The Politics of CoverageCBS' Dan Rather sounds off 8/29/2004 08:00:00 PM Eastern
Heading into the Republican National Convention,
CBS Evening News
Anchor and Managing Editor Dan Rather faces his 10th presidential campaign since joining the network in 1962 and the 13th of his career. He has been anchoring
Evening News since 1981.
B&C's Bill McConnell talked to the veteran journalist about this year's race and the state of election coverage.
Is the media doing a good job covering the 2004 election? Or is there too much attention on the Swift Boat flap?
I would like us to concentrate more on issues and less on campaign process. But there is always a tendency to go with what's sensational. Also, we're human, and humans keep making the same mistakes. In the end, what difference does it make what one candidate or the other did or didn't do during the Vietnam War? In some ways, that war is as distant as the Napoleonic campaigns. What's far more import is this: Do they have an exit strategy for Iraq? If so, what is it? How will they address the national deficit? And what are the chances their plans will work?
Isn't this a case of the campaigns setting the news agenda rather than the reporters?
I wish there were a simple answer. Since the beginnings of political coverage, journalists have been captive to some degree by candidates and campaigns. Ethical and principled reporters should come to campaigns trying to separate brass tacks from bull shine. But nobody can do that perfectly. To some extent, journalists and reportage manage the campaigns, and, to some extent, the campaigns manage the coverage.
In the Swift Boat case, I don't think it was the press allowing somebody else to set the agenda. Bush's forces raised questions. It's legitimate to report what they were raising, and report what Republicans said the answers were.
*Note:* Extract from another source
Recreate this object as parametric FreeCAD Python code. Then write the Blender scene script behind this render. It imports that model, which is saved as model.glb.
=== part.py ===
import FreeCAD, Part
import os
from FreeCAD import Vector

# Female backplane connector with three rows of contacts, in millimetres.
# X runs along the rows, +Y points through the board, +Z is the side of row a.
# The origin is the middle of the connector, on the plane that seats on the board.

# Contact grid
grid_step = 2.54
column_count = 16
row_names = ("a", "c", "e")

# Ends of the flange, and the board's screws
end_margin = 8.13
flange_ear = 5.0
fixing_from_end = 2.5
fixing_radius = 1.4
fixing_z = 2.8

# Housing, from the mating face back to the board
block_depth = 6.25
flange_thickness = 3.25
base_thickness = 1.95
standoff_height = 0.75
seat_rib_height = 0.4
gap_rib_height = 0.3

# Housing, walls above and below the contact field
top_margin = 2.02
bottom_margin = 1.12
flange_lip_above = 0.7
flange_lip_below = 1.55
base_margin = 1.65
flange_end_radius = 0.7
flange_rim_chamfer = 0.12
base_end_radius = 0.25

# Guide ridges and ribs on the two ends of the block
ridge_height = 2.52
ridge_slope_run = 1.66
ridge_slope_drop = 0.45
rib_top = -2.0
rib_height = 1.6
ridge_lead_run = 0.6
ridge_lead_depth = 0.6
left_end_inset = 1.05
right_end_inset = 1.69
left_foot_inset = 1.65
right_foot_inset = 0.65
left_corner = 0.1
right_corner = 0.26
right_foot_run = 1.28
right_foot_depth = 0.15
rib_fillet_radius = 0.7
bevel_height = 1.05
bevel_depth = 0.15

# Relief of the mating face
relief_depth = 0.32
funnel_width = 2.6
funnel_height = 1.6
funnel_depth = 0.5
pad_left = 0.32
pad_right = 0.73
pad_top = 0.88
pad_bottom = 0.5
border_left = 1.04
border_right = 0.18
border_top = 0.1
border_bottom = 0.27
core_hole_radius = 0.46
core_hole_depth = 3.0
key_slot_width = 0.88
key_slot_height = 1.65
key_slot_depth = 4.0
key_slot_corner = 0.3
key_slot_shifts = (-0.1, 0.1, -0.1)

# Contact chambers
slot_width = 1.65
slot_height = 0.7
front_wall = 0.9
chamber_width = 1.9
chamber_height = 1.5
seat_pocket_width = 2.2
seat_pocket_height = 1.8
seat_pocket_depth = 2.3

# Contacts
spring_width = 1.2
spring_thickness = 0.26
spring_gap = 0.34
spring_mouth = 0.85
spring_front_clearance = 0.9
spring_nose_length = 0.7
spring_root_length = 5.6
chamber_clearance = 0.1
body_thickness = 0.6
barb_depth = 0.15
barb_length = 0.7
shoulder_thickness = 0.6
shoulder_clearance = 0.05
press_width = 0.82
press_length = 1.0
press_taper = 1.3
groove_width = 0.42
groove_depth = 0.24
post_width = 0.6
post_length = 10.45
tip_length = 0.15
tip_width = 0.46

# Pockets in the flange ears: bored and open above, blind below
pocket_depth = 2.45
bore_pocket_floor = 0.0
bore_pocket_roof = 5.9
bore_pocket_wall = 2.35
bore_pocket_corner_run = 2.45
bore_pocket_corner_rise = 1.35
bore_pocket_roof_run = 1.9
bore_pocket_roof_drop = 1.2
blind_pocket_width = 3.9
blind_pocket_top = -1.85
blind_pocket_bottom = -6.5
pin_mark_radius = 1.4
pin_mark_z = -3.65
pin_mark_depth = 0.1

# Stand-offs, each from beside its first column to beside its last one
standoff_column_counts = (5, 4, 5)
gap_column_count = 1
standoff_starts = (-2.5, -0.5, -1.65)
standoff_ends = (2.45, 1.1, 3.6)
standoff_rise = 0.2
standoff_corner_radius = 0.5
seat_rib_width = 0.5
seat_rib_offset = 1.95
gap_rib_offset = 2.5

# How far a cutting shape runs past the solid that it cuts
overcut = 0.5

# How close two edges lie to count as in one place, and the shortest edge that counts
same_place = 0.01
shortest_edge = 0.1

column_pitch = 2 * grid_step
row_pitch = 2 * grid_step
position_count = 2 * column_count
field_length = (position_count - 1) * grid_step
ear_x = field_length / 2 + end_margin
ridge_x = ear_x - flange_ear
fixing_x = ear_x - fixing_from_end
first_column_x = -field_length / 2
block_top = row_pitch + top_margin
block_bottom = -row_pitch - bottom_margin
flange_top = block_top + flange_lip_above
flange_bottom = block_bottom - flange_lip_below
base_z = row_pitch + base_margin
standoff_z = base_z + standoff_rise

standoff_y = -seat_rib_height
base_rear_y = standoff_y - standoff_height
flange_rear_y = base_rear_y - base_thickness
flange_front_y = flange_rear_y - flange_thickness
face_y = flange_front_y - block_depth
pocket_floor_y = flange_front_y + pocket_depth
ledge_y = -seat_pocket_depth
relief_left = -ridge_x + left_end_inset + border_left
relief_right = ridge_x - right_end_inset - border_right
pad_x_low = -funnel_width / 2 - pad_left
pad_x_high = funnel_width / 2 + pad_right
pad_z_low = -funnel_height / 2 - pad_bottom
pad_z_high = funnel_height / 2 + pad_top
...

Where some of the press failed the test—and I don't exclude myself—is how quickly the reporting followed behind the ads and asked whether their answers were truthful.
So there is a real story here?
When Kerry made the decision to make his war service a centerpiece, if not the
centerpiece of the campaign, he opened himself up to attacks. If Kerry loses, we may look on this period as a decisive hour. An important part of the story remains why Kerry and his campaign responded so slowly, so meekly and so weakly.
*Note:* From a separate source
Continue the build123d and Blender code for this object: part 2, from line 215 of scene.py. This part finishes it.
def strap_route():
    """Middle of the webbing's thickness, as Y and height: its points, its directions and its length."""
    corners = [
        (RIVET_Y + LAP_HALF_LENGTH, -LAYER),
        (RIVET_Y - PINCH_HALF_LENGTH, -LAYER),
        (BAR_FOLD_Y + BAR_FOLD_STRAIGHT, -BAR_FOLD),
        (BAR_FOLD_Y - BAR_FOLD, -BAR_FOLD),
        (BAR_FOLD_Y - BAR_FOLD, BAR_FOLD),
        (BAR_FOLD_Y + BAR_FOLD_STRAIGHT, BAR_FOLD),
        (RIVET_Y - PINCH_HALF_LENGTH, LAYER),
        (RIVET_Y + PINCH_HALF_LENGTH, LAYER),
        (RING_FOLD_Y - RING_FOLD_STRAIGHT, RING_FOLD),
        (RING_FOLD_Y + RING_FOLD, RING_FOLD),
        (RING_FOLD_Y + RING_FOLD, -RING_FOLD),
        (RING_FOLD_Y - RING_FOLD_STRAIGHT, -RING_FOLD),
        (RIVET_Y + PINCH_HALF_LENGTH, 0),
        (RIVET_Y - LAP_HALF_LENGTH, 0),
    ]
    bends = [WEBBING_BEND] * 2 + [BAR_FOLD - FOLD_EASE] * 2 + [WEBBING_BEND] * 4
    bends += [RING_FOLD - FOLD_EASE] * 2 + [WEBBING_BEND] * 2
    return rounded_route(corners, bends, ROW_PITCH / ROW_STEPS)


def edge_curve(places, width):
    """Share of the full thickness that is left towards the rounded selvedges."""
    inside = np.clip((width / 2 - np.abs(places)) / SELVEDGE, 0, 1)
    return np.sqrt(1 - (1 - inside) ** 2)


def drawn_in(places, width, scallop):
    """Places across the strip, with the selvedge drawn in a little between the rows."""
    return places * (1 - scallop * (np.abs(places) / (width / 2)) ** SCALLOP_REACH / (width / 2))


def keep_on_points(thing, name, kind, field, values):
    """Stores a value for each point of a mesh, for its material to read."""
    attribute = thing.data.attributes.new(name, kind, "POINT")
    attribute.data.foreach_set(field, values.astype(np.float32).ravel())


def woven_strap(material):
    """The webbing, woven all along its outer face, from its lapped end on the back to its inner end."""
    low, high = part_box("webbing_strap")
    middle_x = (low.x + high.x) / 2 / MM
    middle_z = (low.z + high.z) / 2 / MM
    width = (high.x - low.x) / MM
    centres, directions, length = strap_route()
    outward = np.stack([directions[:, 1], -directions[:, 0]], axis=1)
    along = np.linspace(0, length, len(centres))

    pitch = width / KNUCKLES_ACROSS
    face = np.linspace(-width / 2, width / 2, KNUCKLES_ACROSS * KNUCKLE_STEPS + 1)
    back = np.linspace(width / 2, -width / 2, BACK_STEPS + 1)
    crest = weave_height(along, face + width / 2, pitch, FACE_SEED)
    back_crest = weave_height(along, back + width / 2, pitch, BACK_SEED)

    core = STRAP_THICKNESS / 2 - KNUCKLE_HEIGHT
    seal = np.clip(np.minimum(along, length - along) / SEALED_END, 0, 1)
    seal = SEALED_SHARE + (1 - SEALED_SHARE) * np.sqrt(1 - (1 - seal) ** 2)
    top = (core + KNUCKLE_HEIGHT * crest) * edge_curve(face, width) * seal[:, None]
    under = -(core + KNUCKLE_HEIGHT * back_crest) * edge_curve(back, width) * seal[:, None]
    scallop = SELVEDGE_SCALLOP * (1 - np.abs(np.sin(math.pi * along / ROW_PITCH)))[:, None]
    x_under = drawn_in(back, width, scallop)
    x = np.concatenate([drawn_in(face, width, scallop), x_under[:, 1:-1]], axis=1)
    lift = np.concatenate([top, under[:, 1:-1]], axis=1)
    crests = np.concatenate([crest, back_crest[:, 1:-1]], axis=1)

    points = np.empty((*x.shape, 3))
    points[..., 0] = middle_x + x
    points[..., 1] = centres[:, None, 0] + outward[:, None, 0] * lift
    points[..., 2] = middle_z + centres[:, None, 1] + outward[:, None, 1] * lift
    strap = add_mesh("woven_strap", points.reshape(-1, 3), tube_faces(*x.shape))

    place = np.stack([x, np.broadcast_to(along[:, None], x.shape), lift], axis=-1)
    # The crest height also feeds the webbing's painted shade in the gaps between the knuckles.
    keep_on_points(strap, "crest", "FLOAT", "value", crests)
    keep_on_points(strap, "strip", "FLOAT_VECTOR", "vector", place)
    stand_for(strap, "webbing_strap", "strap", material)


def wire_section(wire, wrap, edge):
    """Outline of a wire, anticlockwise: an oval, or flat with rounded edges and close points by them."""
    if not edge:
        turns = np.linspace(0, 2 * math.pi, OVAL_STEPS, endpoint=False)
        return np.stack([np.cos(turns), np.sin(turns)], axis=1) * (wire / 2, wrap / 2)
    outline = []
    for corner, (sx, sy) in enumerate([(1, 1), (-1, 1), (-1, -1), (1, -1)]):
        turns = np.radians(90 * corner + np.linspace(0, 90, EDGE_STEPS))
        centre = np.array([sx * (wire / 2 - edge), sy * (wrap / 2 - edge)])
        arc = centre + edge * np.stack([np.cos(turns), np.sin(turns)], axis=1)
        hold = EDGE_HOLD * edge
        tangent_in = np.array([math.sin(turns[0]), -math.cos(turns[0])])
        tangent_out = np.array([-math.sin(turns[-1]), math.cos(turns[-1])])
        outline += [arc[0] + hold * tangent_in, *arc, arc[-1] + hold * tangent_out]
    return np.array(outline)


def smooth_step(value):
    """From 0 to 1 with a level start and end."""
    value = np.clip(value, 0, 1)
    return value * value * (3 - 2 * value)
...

Are you expecting news at the convention?
The whole nature of political conventions has changed. Over last 30-plus years, the parties decided conventions would not be places where nominations happened or where any news happened. Now, they're basically infomercials selling a product—no different from ads for kitchen implements, like the kind you find on cable channels.
CBS and the other broadcast networks are getting flak for covering so little of the conventions. Can't you do more?
Unless something dramatically changes between now and 2008, coverage will shrink further. I would always like to have more airtime, particularly in prime time. But given the reality, the over-the-airwaves network coverage is about right. Would I like another hour to cover Monday's opening? Yes. But it's very difficult to make the argument on the basis of newsworthiness.
Low ratings and budget pressures are also killing convention coverage. How else are they affecting news coverage?
Budget pressures manifest themselves most importantly in terms of international coverage. I can't speak for other networks, but at CBS, that's less true after 9/11. Whatever you think of Sumner Redstone or Mel Karmazin or Les Moonves, their basic question in the wake of 9/11 was: What do you need?
There's still not enough money for overseas bureaus, especially in Iraq and Afghanistan. There are stories we're barely covering. For example, there is a large ongoing and hugely important war in Colombia. It's a battle for the entire northern part of South America. We've made some efforts at CBS, but it goes virtually uncovered. I'd cover it on an ongoing basis.
Another neglected story is China's drive to become, first, a world economic superpower and, second, a military superpower. This may be the most important ongoing story of the early 21st century. That's just the beginning of my dream list. I don't confuse my dreams with reality. We're getting the maximum we can out of the resources at hand.